Review of A Conspiracy of Kings, by Megan Whalen Turner

A Conspiracy of Kings

by Megan Whalen Turner

Greenwillow Books, 2010. 316 pages.
Starred Review.

I’ve been waiting eagerly for this book, the fourth about The Thief Eugenides. When it did arrive last week, sure enough, I didn’t stop reading until I finished, even though that severely cut into my time to sleep. I will probably reread it soon to savor it more slowly and catch the things I missed that I’m sure Megan Whalen Turner inserted all along. She has a way of writing books that get richer every time you read them.

Again, I can’t say too much about the plot, because I don’t want to give away all that happens in the earlier books. This definitely is a book you would enjoy more if you read the earlier books first. Or at least you’ll definitely enjoy the earlier books more, because this book refers back to almost every surprising plot point in The Thief and The Queen of Attolia.

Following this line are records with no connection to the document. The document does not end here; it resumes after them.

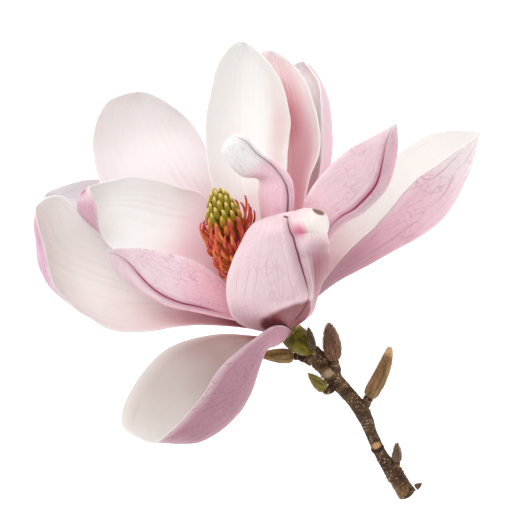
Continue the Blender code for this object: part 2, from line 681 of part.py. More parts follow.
def centre(collection):
    """Stands the middle of the flower's box over the origin, with its lowest point on the surface."""
    bpy.context.view_layer.update()
    graph = bpy.context.evaluated_depsgraph_get()
    corners = []
    for thing in collection.objects:
        seen = thing.evaluated_get(graph)
        mesh = seen.to_mesh()
        corners.extend(seen.matrix_world @ vert.co for vert in mesh.vertices)
        seen.to_mesh_clear()
    low = Vector([min(c[k] for c in corners) for k in range(3)])
    high = Vector([max(c[k] for c in corners) for k in range(3)])
    shift = Vector((-(low.x + high.x) / 2, -(low.y + high.y) / 2, -low.z))
    root = bpy.data.objects.new("flower_origin", None)
    collection.objects.link(root)
    for thing in collection.objects:
        if thing is not root:
            thing.parent = root
    root.location = shift


def main():
    """Builds the flower."""
    clear_scene()
    collection = bpy.data.collections.new("magnolia_flower")
    bpy.context.scene.collection.children.link(collection)
    axis = Axis(AXIS)
    for name, tepal in TEPALS.items():
        make_tepal(name, tepal, axis, collection)
    make_receptacle(axis, collection)
    make_stamens(axis, collection)
    make_gynoecium(axis, collection)
    make_peduncle(axis, collection)
    make_twig(collection)
    for name, bud in BUDS.items():
        make_bud(name, bud, collection)
    centre(collection)


main()
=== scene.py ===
"""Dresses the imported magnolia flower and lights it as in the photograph.

Every solid of the frame is replaced by a finer piece drawn from the same sizes: blades with a midrib, veins
and thin wavy margins, straps and styles that curl, a barked twig with ring scars and lenticels, and downy
buds. The tables are in millimetres in the flower's own drawing frame: x to the right and y up the flower as
seen from above, z up from the surface. The receptacle's place carries them to the frame that the model was
packed in.
"""

from __future__ import annotations

import logging
import math
import random
from dataclasses import dataclass, field, replace
from enum import Enum

import bpy
import numpy as np
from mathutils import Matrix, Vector, noise

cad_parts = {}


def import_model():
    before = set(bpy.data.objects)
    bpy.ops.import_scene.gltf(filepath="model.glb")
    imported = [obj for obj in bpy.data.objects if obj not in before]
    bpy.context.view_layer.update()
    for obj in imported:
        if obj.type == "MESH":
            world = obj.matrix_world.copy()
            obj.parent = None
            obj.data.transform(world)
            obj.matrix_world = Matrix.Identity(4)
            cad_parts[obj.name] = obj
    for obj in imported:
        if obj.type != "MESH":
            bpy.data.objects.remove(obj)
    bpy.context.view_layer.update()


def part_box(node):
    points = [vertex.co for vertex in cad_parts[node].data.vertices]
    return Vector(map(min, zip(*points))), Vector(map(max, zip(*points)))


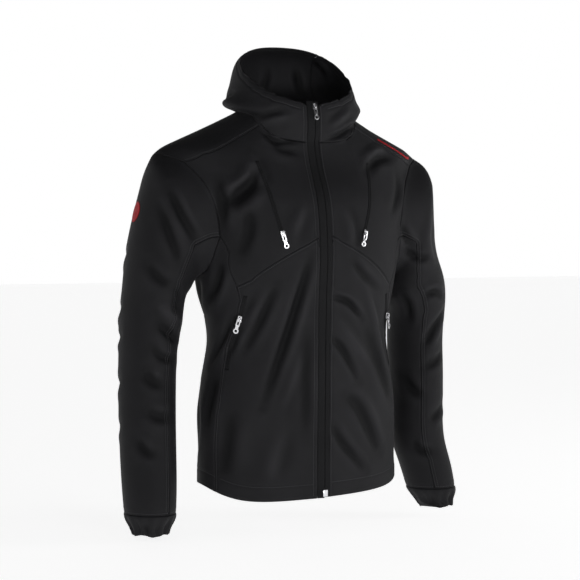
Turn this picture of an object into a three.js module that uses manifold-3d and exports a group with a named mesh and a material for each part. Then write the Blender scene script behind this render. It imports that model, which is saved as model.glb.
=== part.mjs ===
// Hooded softshell jacket, zipped up and filled out with no wearer inside.
// Millimetres. The front faces -Y, the wearer's right is -X, +Z is up. The origin is
// the centre of the neck, level with the neck ends of the shoulders.
// Every cloth piece is a wall whose outer points lie on one of three smooth forms: the
// body, the two sleeves and the hood. Each form runs through a short table of sections.
import * as THREE from 'three';
import { mergeVertices } from 'three/addons/utils/BufferGeometryUtils.js';
import Module from 'manifold-3d';

const wasm = await Module();
wasm.setup();

// Driving sizes
const CLOTH = 1.6; // thickness of the bonded softshell cloth
const SEAM_GAP = 0.3; // between neighbouring pieces
const ZIP_RIGHT = 15; // the right front's edge from the zip's middle
const ZIP_LEFT = 9; // the left front's edge, turned further over the tape
const ZIP_MIDDLE = 0.15;
const YOKE_BACK_Z = -118; // the back yoke seam at the centre back

// Body sections, from the hem up. half is the half width, front and back are the depths
// ahead of and behind the axis, side is how far the widest point lies behind the axis
const BODY = [
  { z: -712, half: 196, front: 106, back: 117, side: 2, power: 2.1 },
  { z: -690, half: 197, front: 107, back: 118, side: 2, power: 2.1 },
  { z: -600, half: 195, front: 107, back: 117, side: 3, power: 2.1 },
  { z: -530, half: 195, front: 108, back: 116, side: 3, power: 2.1 },
  { z: -470, half: 185, front: 109, back: 114, side: 4, power: 2.1 },
  { z: -415, half: 175, front: 110, back: 113, side: 5, power: 2.1 },
  { z: -380, half: 179, front: 111, back: 115, side: 6, power: 2.15 },
  { z: -340, half: 189, front: 112, back: 119, side: 8, power: 2.2 },
  { z: -300, half: 196, front: 115, back: 125, side: 10, power: 2.3 },
  { z: -265, half: 199, front: 118, back: 131, side: 13, power: 2.4 },
  { z: -215, half: 205, front: 115, back: 138, side: 19, power: 2.4 },
  { z: -160, half: 217, front: 106, back: 143, side: 29, power: 2.4 },
  { z: -115, half: 237, front: 84, back: 143, side: 39, power: 2.3 },
  { z: -90, half: 253, front: 73, back: 139, side: 46, power: 2.2 },
  { z: -75, half: 270, front: 69, back: 135, side: 50, power: 2.1 },
  { z: -61, half: 243, front: 67, back: 130, side: 50, power: 2.1 },
  { z: -43, half: 201, front: 62, back: 122, side: 50, power: 2.1 },
  { z: -22, half: 156, front: 56, back: 108, side: 45, power: 2.1 },
  { z: -1, half: 113, front: 49, back: 90, side: 36, power: 2.1 },
  { z: 14, half: 88, front: 42, back: 74, side: 28, power: 2.1 },
];

// Height of the neck seam round the neck, by the angle from the centre front
const NECK = [
  { angle: 0, z: -55 },
  { angle: 12, z: -52 },
  { angle: 26, z: -41 },
  { angle: 36, z: -23 },
  { angle: 50, z: -9 },
  { angle: 70, z: -2 },
  { angle: 90, z: 1 },
  { angle: 120, z: 6 },
  { angle: 150, z: 10 },
  { angle: 180, z: 12 },
];

// Height of the hem, dipping at the front and the back, on each side
const HEM = [
  { angle: 0, left: -697, right: -698 },
  { angle: 45, left: -689, right: -699 },
  { angle: 90, left: -672, right: -674 },
  { angle: 135, left: -684, right: -684 },
  { angle: 180, left: -692, right: -692 },
];

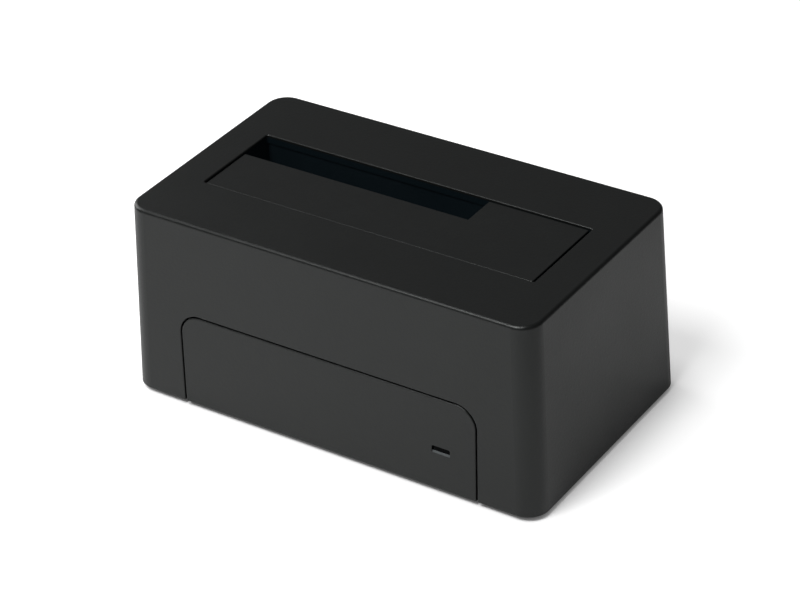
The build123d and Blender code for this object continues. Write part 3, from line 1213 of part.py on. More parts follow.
def chip_body(length, width):
    """Moulded chip body with a drafted top and a round mark at pin one, standing on the origin."""
    with BuildPart() as body:
        with Locations((0, 0, CHIP_STANDING_GAP)):
            Box(length, width, CHIP_HEIGHT - CHIP_STANDING_GAP, align=BOTTOM)
        chamfer(body.faces().sort_by(Axis.Z)[-1].edges(), CHIP_EDGE_CHAMFER)
        mark = 2 * CHIP_MARK_RADIUS + CHIP_EDGE_CHAMFER
        with Locations((mark - length / 2, mark - width / 2, CHIP_HEIGHT)):
            Cylinder(CHIP_MARK_RADIUS, CHIP_MARK_DEPTH, align=TOP_DOWN, mode=Mode.SUBTRACT)
    return body.part


# Bridge chip, with leads on four sides
with BuildPart() as bridge_chip:
    with Locations((BRIDGE_X, BRIDGE_Y, BOARD_TOP_Z)):
        add(chip_body(CHIP_SIZE, CHIP_SIZE))
save(bridge_chip.part, "bridge_chip")

with BuildPart() as bridge_chip_leads:
    bridge_row = gull_leads(CHIP_LEAD_REACH, CHIP_LEAD_PITCH, CHIP_LEAD_COUNT, CHIP_SIZE / 2)
    for turn in (0, 90, 180, 270):
        with Locations(Location((BRIDGE_X, BRIDGE_Y, BOARD_TOP_Z), (0, 0, turn))):
            add(bridge_row)
save(bridge_chip_leads.part, "bridge_chip_leads")

# Memory chip and voltage regulator, with leads on two sides
for name, place in (("memory_chip", MEMORY_PLACE), ("voltage_regulator", REGULATOR_PLACE)):
    with BuildPart() as small_chip:
        with Locations((*place, BOARD_TOP_Z)):
            add(chip_body(SMALL_CHIP_LENGTH, SMALL_CHIP_WIDTH))
    save(small_chip.part, name)
    with BuildPart() as small_leads:
        small_row = gull_leads(
            CHIP_LEAD_REACH, SMALL_CHIP_PITCH, SMALL_CHIP_LEAD_COUNT, SMALL_CHIP_WIDTH / 2
        )
        for turn in (0, 180):
            with Locations(Location((*place, BOARD_TOP_Z), (0, 0, turn))):
                add(small_row)
    save(small_leads.part, f"{name}_leads")


def round_leads(places, top_z):
    """Round wires from below the board up to a height."""
    with BuildPart() as wires:
        with Locations([(x, y, BOARD_Z - TAIL_BELOW_BOARD) for x, y in places]):
            Cylinder(ROUND_LEAD_RADIUS, top_z - BOARD_Z + TAIL_BELOW_BOARD, align=BOTTOM)
    return wires.part


# Crystal: base with its flange, the can on it and two leads
with BuildPart() as crystal:
    with BuildSketch(Plane.XY.offset(BOARD_TOP_Z)):
        with Locations((CRYSTAL_X, CRYSTAL_Y)):
            SlotOverall(CRYSTAL_LENGTH + 2 * CRYSTAL_FLANGE, CRYSTAL_WIDTH + 2 * CRYSTAL_FLANGE)
    extrude(amount=CRYSTAL_BASE)
    with BuildSketch(Plane.XY.offset(BOARD_TOP_Z + CRYSTAL_BASE)):
        with Locations((CRYSTAL_X, CRYSTAL_Y)):
            SlotOverall(CRYSTAL_LENGTH, CRYSTAL_WIDTH)
    extrude(amount=CRYSTAL_HEIGHT - CRYSTAL_BASE)
    fillet(crystal.faces().sort_by(Axis.Z)[-1].edges(), CRYSTAL_BASE)
    add(round_leads(CRYSTAL_LEADS, BOARD_TOP_Z))
save(crystal.part, "crystal")

# Electrolytic capacitors: grooved cans with a scored vent in the top, on two leads each
with BuildPart() as electrolytic_capacitors:
    with Locations([(x, y, BOARD_TOP_Z) for x, y in CAN_PLACES]):
        Cylinder(CAN_RADIUS, CAN_HEIGHT, align=BOTTOM)
    fillet(electrolytic_capacitors.faces().sort_by(Axis.Z)[-2:].edges(), CAN_GROOVE)
    with Locations([(x, y, BOARD_TOP_Z + CAN_GROOVE_HEIGHT) for x, y in CAN_PLACES]):
        Torus(CAN_RADIUS, CAN_GROOVE, mode=Mode.SUBTRACT)
    with Locations([(x, y, BOARD_TOP_Z + CAN_HEIGHT) for x, y in CAN_PLACES]):
        Box(CAN_RADIUS, CAN_SCORE_WIDTH, CAN_SCORE_DEPTH, align=TOP_DOWN, mode=Mode.SUBTRACT)
        Box(CAN_SCORE_WIDTH, CAN_RADIUS, CAN_SCORE_DEPTH, align=TOP_DOWN, mode=Mode.SUBTRACT)
    add(round_leads(CAN_LEADS, BOARD_TOP_Z))
save(electrolytic_capacitors.part, "electrolytic_capacitors")

# Power coil: square shielded body with a round core that shows in its top
with BuildPart() as power_coil:
    with Locations((*COIL_PLACE, BOARD_TOP_Z)):
        Box(COIL_SIZE, COIL_SIZE, COIL_HEIGHT, align=BOTTOM)
    chamfer(power_coil.edges().filter_by(Axis.Z), COIL_CHAMFER)
    with BuildSketch(Plane.XY.offset(BOARD_TOP_Z + COIL_HEIGHT)):
        with Locations(COIL_PLACE):
            Circle(COIL_CORE_RADIUS + COIL_CORE_GAP)
            Circle(COIL_CORE_RADIUS, mode=Mode.SUBTRACT)
    extrude(amount=-COIL_CORE_DEPTH, mode=Mode.SUBTRACT)
save(power_coil.part, "power_coil")

# Small parts in their sizes: ceramic capacitors beside the chips, and resistors
with BuildPart() as ceramic_capacitors:
    with Locations([(x, y, BOARD_TOP_Z) for x, y in CERAMIC_PLACES]):
        Box(CHIP_PART_LENGTH, CHIP_PART_WIDTH, CERAMIC_HEIGHT, align=BOTTOM)
save(ceramic_capacitors.part, "ceramic_capacitors")

with BuildPart() as resistors:
    with Locations([(x, y, BOARD_TOP_Z) for x, y in RESISTOR_PLACES]):
        Box(CHIP_PART_LENGTH, CHIP_PART_WIDTH, RESISTOR_HEIGHT, align=BOTTOM)
save(resistors.part, "resistors")
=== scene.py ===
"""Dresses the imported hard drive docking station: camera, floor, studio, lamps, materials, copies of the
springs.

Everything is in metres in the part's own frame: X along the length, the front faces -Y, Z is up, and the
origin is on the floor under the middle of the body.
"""
import dataclasses
import math

import bmesh
import bpy
from mathutils import Matrix, Vector


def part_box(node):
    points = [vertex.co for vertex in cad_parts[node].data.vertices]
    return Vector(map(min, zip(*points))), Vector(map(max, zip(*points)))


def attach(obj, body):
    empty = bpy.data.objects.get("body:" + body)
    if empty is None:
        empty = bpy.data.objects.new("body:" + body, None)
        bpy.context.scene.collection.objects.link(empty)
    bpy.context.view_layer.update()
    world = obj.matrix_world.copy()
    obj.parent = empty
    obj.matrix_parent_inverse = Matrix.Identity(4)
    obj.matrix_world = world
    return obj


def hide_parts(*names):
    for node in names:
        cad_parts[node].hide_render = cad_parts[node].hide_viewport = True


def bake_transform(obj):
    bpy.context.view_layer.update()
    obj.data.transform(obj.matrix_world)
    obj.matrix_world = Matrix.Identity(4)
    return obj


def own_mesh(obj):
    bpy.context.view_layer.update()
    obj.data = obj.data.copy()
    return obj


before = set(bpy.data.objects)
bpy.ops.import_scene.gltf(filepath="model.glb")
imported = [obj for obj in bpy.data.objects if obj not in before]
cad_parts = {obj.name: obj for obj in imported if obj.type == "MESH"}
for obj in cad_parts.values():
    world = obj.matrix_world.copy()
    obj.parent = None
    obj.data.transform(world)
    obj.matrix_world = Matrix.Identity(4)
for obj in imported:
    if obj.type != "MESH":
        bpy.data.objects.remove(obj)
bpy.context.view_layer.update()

MM = 0.001

# Camera, as solved from the photograph; the clipping distances are shares of the camera's distance
IMAGE_WIDTH = 800
IMAGE_HEIGHT = 600
CAMERA_AZIMUTH = 34.609
CAMERA_ELEVATION = 32.366
CAMERA_ROLL = -2.813
CAMERA_DISTANCE = 752.2 * MM
CAMERA_TARGET = Vector((1.85, -3.90, 31.5)) * MM
FOCAL_PIXELS = 2819.5
CENTRE_PIXEL = (398.013, 295.572)
SENSOR_WIDTH_MM = 36.0
CLIP_NEAR_SHARE = 0.01
CLIP_FAR_SHARE = 100.0

# Floor of pale paper, which the camera sees lifted towards white, less so within a short reach of an object,
# where ambient occlusion holds the lift back as a painted contact shadow
FLOOR_SIZE = 6.0
FLOOR_COLOUR = (0.86, 0.86, 0.86)
FLOOR_FIBRE_SIZE = 3 * MM
FLOOR_FIBRE_TONE = 0.99
FLOOR_ROUGHNESS = (0.85, 0.95)
FLOOR_LIFT = 0.55
FLOOR_FULL_LIFT = 1.0
# Reach and samples of the ambient occlusion that makes the painted contact shadow
FLOOR_LIFT_REACH = 12 * MM
FLOOR_LIFT_SAMPLES = 8
# Distances from the origin between which the lift rises to its full strength
FLOOR_FADE = (0.3, 0.9)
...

I was fully expecting to be championing this book for this year’s Newbery Medal, but now that I’ve read it, I think it’s probably not enough of a stand-alone story to win. However, rabid fans of the earlier books (like me) will gobble it up and be excited that she’s definitely setting the stage for further exciting drama and conflict with the Medes. I strongly suspect that Eugenides will be up to some further scheming in future books, and I only wish that Megan Whalen Turner could write such brilliant books just a little bit faster!

I like that this book featured our old friend Sophos from the first book, The Thief. In A Conspiracy of Kings, Sophos must grow into his heritage. He’s the heir to the throne of Sounis, but the book starts with his kidnapping. There are powerful people who would like to make him a puppet king with the Medes pulling the strings. Can Sophos find a way to escape that fate? Can someone who preferred poetry to swordplay and who blushes easily and can’t lie convincingly seize and hold a kingdom?

In the first chapter, Sophos writes:

“I was crossing the courtyard of the villa, and it was as if one of Terve’s lessons had come to life. He may as well have been there, shouting, ‘You are suddenly attacked by fifteen men; what are you going to do?’ Only they weren’t a product of Terve’s imagination; they were real men, cutting down the guards at the front gate and streaming into the courtyard of the villa.”

If you haven’t yet read these books, full of adventure, danger, plots and counterplots, and wonderfully flawed heroes and heroines — order a copy of The Thief right away and get started!